PETER SCHWEIZER: People often assume that corruption or cronyism is a victimless crime, that it’s just politicians making money and what’s the big deal? The problem is, in this particular case, there are huge national security implications.

SARA CARTER: Peter Schweizer, the man behind the book Clinton Cash, says the U.S. government should take a closer look at the deal that allowed the Russian nuclear company Rosatom to purchase Uranium One.

SCHWEIZER: Even at the time this deal was approved in 2010, it was massively controversial. You had a dozen members of Congress who ran national security committees, you had U.S. senators who wrote letters to the [Committee on Foreign Investment in the United States] raising questions about the fact that this deal was being looked at.

CARTER: One of the points of contention for people investigating the Clintons’ potential connection to the deal were speech fees Bill Clinton received from a Russian bank while Hillary Clinton was secretary of state and sat on the panel that approved the transaction. Schweizer says a Clinton Foundation review, done at the behest of Chelsea Clinton, shows a lack of transparency in their contributions.

SCHWEIZER: There was a quid pro quo culture at the Clinton Foundation, that large donors were getting favors in return for those donations.

CARTER: When Schweizer helped The New York Times with an article on the Clinton Foundation in 2015, a spokesperson for the Hillary Clinton campaign told them no one has ever produced a shred of evidence supporting the theory that Hillary Clinton ever took action as secretary of state to support the interest of donors to the Clinton Foundation. The Clinton Foundation did not respond to attempts for comment.

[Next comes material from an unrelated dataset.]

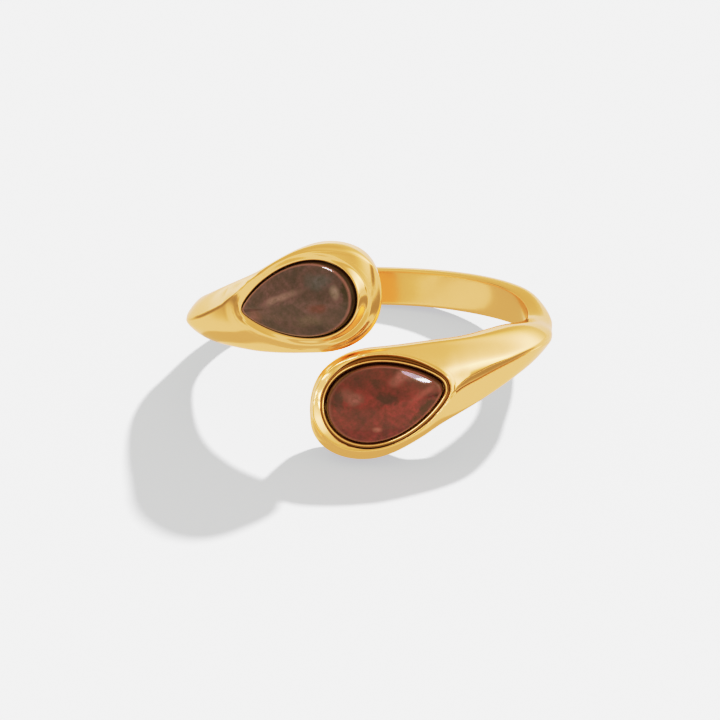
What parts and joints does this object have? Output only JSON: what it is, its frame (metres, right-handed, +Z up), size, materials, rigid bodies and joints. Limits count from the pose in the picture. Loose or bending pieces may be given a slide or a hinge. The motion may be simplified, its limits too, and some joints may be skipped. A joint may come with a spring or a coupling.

However, as numerous fact-checkers have previously pointed out, “The State Department was one of nine agencies on the committee that approved the deal,” and “there is no evidence Clinton herself got involved in the deal personally, and it is highly questionable that this deal even rose to the level of the secretary of state.”

The segment, which was reported by Sinclair Broadcast Group subsidiary Circa, is the latest in Sinclair’s history of pushing right-wing commentary that has been compared to “propaganda.” The broadcasting company also has selectively omitted stories that don’t fit its agenda. Recently, Sinclair has made a series of conservative hires, including discredited former CBS reporter Sharyl Attkisson and former Trump White House aide Boris Epshteyn. In July, Sinclair announced it would be tripling the number of segments featuring Epshteyn that are sent to stations as “must-run” packages -- a typical practice for the company. There has also been reporting that Sinclair could partner with Breitbart, as the latter site’s chairman and former White House chief strategist, Steve Bannon, has sought to expand his “platform for the alt-right” to “compete with Fox News from the right.” Both Bannon and Schweizer worked at the Government Accountability Insitute, a venture that was funded by the Mercers.

Sinclair’s dealings with the Trump administration run deep. During the campaign, White House senior adviser Jared Kushner reportedly “struck a deal” with Sinclair to “secure better media coverage” for then-candidate Donald Trump in exchange for “more access to Trump and the campaign.” Additionally, President Donald Trump’s Federal Communications Committee has pursued deregulatory efforts that could make it easier for the Sinclair empire to grow as it seeks to merge with Tribune Media.

Circa, and in particular its correspondent Sara Carter, have become a favorite source for others in right-wing media, especially Fox News’ Sean Hannity.